● **Task directions**
Report the number of lines where the string "each" occurs, and write nothing else.

Parts and joints as JSON
───

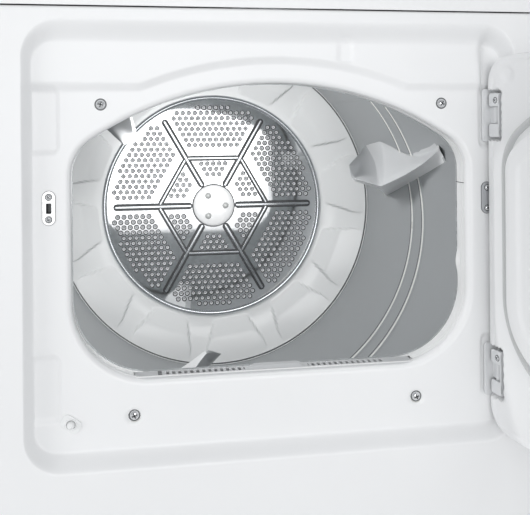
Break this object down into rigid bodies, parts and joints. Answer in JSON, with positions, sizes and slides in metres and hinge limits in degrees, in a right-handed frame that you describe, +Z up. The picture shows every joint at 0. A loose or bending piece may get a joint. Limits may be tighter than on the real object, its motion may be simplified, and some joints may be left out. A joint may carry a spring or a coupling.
{
  "type": "clothes dryer",
  "caption": "Free-standing vented clothes dryer with a recessed side-hinged door, arched loading opening, ribbed drum with perforated rear disc, lint filter and sloped rear console",
  "frame": {"origin": "centre of the base pan underside, 20 mm above the floor that the feet stand on", "axes": "+Z up, -Y out of the front, +X to the right as seen from the front; rest pose has the door open and the lint filter home"},
  "size_m": [0.7196, 1.3152, 1.095],
  "materials": {
    "white_paint": "gloss enamel",
    "door_paint": "gloss enamel",
    "galvanised": "galvanised sheet",
    "drum_paint": "satin grey",
    "drum_white": "satin",
    "disc_steel": "polished",
    "hub_white": "gloss enamel",
    "rivet_steel": "bright",
    "lifter_plastic": "satin",
    "collar_plastic": "satin",
    "filter_plastic": "satin",
    "filter_mesh": "woven screen",
    "chrome_screw": "bright",
    "hinge_steel": "zinc plated",
    "plate_grey": "zinc plated",
    "catch_white": "gloss",
    "switch_plastic": "satin",
    "felt": "felt",
    "glide_plastic": "low friction",
    "shaft_steel": "ground",
    "bearing_bronze": "sintered",
    "heater_wire": "oxidised",
    "thermostat_black": "phenolic",
    "blower_plastic": "satin",
    "duct_steel": "galvanised",
    "motor_black": "satin",
    "pulley_steel": "machined",
    "belt_rubber": "ribbed",
    "idler_plastic": "nylon",
    "foot_rubber": "moulded",
    "seal_rubber": "soft lip",
    "console_plastic": "gloss",
    "control_facia": "satin print ground",
    "knob_plastic": "gloss",
    "switch_body": "satin",
    "terminal_steel": "galvanised"
  },
  "bodies": {
    "cabinet": {"side_panel_left": "white_paint", "side_panel_right": "white_paint", "rear_panel": "galvanised", "base_pan": "galvanised", "levelling_feet": "foot_rubber", "top_panel": "white_paint", "front_panel": "white_paint", "front_screws": "chrome_screw", "strike_catch": "catch_white", "blank_plate": "plate_grey", "door_switch_bracket": "switch_plastic", "opening_collar": "collar_plastic", "front_bulkhead": "galvanised", "drum_glides": "glide_plastic", "drum_felt_seals": "felt", "rear_bearing": "bearing_bronze", "rear_bulkhead": "galvanised", "heater_duct": "duct_steel", "heater_coil": "heater_wire", "thermostats": "thermostat_black", "lint_chute": "blower_plastic", "blower_housing": "blower_plastic", "exhaust_duct": "duct_steel", "motor_housing": "motor_black", "motor_bracket": "galvanised", "drive_belt": "belt_rubber", "idler_stand": "galvanised", "idler_spring": "shaft_steel", "panel_hinge_leaves": "hinge_steel", "hinge_pins": "shaft_steel", "console_end_caps": "console_plastic", "console_housing": "white_paint", "control_panel": "control_facia", "control_switches": "switch_body", "terminal_block": "terminal_steel"},
    "door": {"door_outer_skin": "door_paint", "door_inner_panel": "door_paint", "door_seal": "seal_rubber", "door_strike": "hinge_steel", "door_hinge_leaves": "hinge_steel", "hinge_screws": "chrome_screw"},
    "drum": {"drum_shell": "drum_paint", "drum_rear_ring": "drum_white", "perforated_disc": "disc_steel", "hub_cap": "hub_white", "hub_rivets": "rivet_steel", "drum_shaft": "shaft_steel", "drum_lifters": "lifter_plastic"},
    "lint_filter": {"lint_filter_frame": "filter_plastic", "lint_filter_mesh": "filter_mesh"},
    "motor_shaft": {"motor_rotor": "shaft_steel", "motor_pulley": "pulley_steel", "blower_wheel": "blower_plastic"},
    "idler_lever": {"idler_arm": "galvanised"},
    "idler_wheel": {"idler_pulley": "idler_plastic"},
    "switch_plunger": {"door_switch_plunger": "switch_plastic"},
    "cycle_dial": {"cycle_knob": "knob_plastic"},
    "temperature_dial": {"temperature_knob": "knob_plastic"},
    "start_key": {"start_button": "knob_plastic"}
  },
  "joints": [
    {"name": "door_hinge", "type": "hinge", "parent": "cabinet", "child": "door", "pos_m": [0.2854, -0.3437, 0.555], "axis": [0, 0, 1], "range_deg": [-98, 8]},
    {"name": "drum_spin", "type": "hinge", "parent": "cabinet", "child": "drum", "pos_m": [0, 0.3, 0.555], "axis": [0, 1, 0], "continuous": true},
    {"name": "motor_spin", "type": "hinge", "parent": "cabinet", "child": "motor_shaft", "pos_m": [0.12, -0.1, 0.1], "axis": [0, 1, 0], "continuous": true},
    {"name": "idler_swing", "type": "hinge", "parent": "cabinet", "child": "idler_lever", "pos_m": [0.03889, 0, 0.034], "axis": [0, 1, 0], "range_deg": [-12, 0], "stiffness_Nm_per_rad": 2, "springref_deg": 34.38},
    {"name": "idler_spin", "type": "hinge", "parent": "idler_lever", "child": "idler_wheel", "pos_m": [0.05889, -0.012, 0.09642], "axis": [0, 1, 0], "continuous": true},
    {"name": "lint_filter_slide", "type": "slide", "parent": "cabinet", "child": "lint_filter", "axis": [0, 0, 1], "range_m": [0, 0.262]},
    {"name": "door_switch_press", "type": "slide", "parent": "cabinet", "child": "switch_plunger", "axis": [0, 1, 0], "range_m": [0, 0.004], "stiffness_N_per_m": 300, "springref_m": -0.002},
    {"name": "cycle_knob_turn", "type": "hinge", "parent": "cabinet", "child": "cycle_dial", "pos_m": [0.185, 0.26541, 0.98748], "axis": [0, -0.9539, 0.3001], "continuous": true},
    {"name": "temperature_knob_turn", "type": "hinge", "parent": "cabinet", "child": "temperature_dial", "pos_m": [-0.02, 0.26541, 0.98748], "axis": [0, -0.9539, 0.3001], "range_deg": [-135, 135]},
    {"name": "start_button_press", "type": "slide", "parent": "cabinet", "child": "start_key", "axis": [0, 0.9539, -0.3001], "range_m": [0, 0.004], "stiffness_N_per_m": 400, "springref_m": -0.002}
  ],
  "couplings": [
    {"joint": "motor_spin", "follows": "drum_spin", "ratio": 24.609},
    {"joint": "idler_spin", "follows": "drum_spin", "ratio": -14.722}
  ]
}
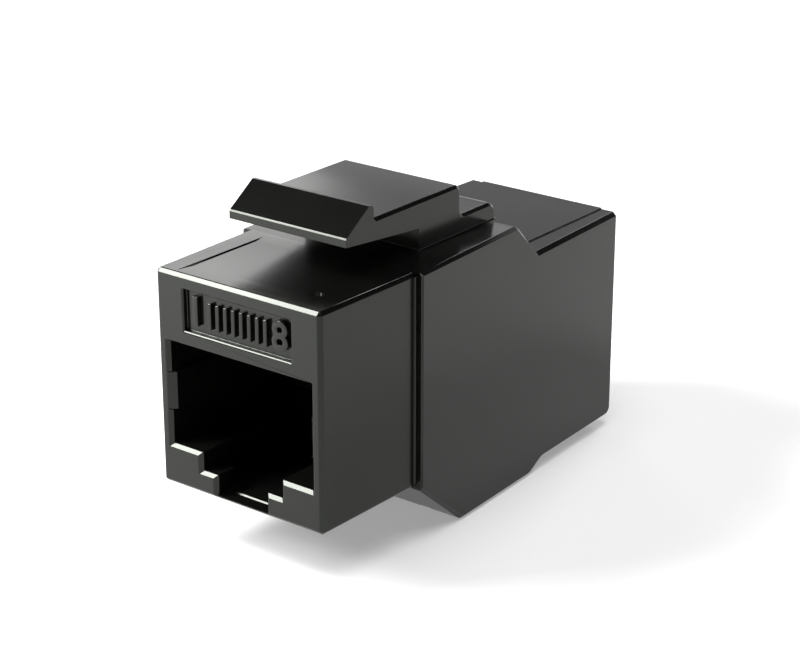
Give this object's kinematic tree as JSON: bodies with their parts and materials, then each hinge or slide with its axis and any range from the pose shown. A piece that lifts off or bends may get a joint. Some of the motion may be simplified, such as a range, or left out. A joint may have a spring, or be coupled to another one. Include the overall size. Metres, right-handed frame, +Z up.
{
  "type": "keystone network coupler",
  "caption": "Black snap-in keystone coupler with a stepped modular port at each end, a sprung latch on top and a lowered rear body.",
  "frame": {"origin": "middle of the length and width, on the underside of the keel that the part stands on", "axes": "+Y along the coupler from the front port to the rear port, +Z up towards the latch, +X to the right seen from the front"},
  "size_m": [0.016, 0.0362, 0.025],
  "materials": {
    "housing": "satin moulded plastic",
    "insert": "satin moulded plastic",
    "board": "solder mask over glass laminate",
    "contact": "gold plated spring wire"
  },
  "bodies": {
    "coupler": {"front_housing": "housing", "rear_housing": "housing", "front_contact_tray": "insert", "rear_contact_tray": "insert", "front_contact_block": "insert", "rear_contact_block": "insert", "circuit_board": "board", "front_contact_1": "contact", "front_contact_2": "contact", "front_contact_3": "contact", "front_contact_4": "contact", "front_contact_5": "contact", "front_contact_6": "contact", "front_contact_7": "contact", "front_contact_8": "contact", "rear_contact_1": "contact", "rear_contact_2": "contact", "rear_contact_3": "contact", "rear_contact_4": "contact", "rear_contact_5": "contact", "rear_contact_6": "contact", "rear_contact_7": "contact", "rear_contact_8": "contact"},
    "latch": {"latch_arm": "housing"}
  },
  "joints": [
    {"name": "latch_flex", "type": "hinge", "parent": "coupler", "child": "latch", "pos_m": [0, -0.00485, 0.023], "axis": [1, 0, 0], "range_deg": [0, 12], "stiffness_Nm_per_rad": 0.3}
  ]
}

───

● **Solution below**
2